Called ROXs 42Bb, the object, 440 light-years from Earth and with nine times the mass of Jupiter, has led astrophysicists to reassess their understanding of what is and is not a planet. It orbits 30 times farther from its host star than the distance between Jupiter and the sun.

“This situation is a little bit different than deciding if Pluto is a planet,” said Thayne Currie, a post-doctoral fellow at the University of Toronto and principal author of a report on the discovery published last week in Astrophysical Journal Letters. “For Pluto, it is whether an object of such low mass amongst a group of similar objects is a planet.
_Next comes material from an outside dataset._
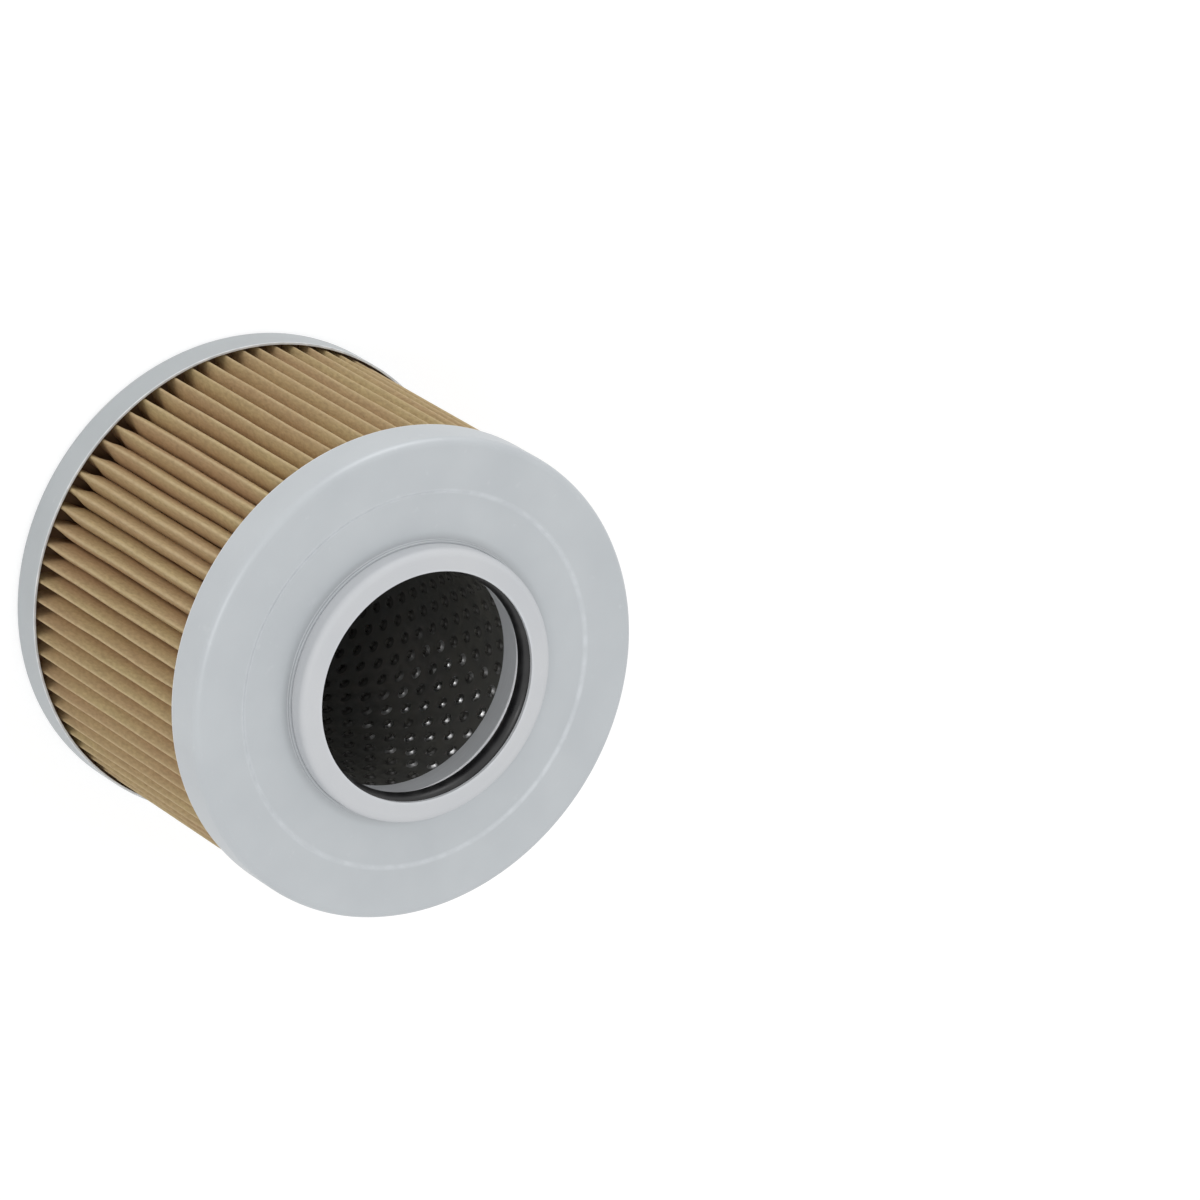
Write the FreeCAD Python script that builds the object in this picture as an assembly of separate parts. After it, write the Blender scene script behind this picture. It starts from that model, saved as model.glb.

Here, it is whether an object so massive yet so far from its host star is a planet. If so, how did it form?”

Most astronomers believe that gas giant planets like Jupiter and Saturn formed by core accretion, when a solid core attracts a massive gaseous envelope. That process works best closer to the parent star due to the  time required to form the core.

Another theory is that gas around a young star collapses under its own gravity into a planet. This mechanism would work best farther away from the parent star.

“It’s very hard to understand how this object formed like Jupiter did,” Currie said in a statement. “However, it’s also too low mass to be a typical brown dwarf … It may represent a new class of planets or it may just be a very rare, very low-mass brown dwarf.”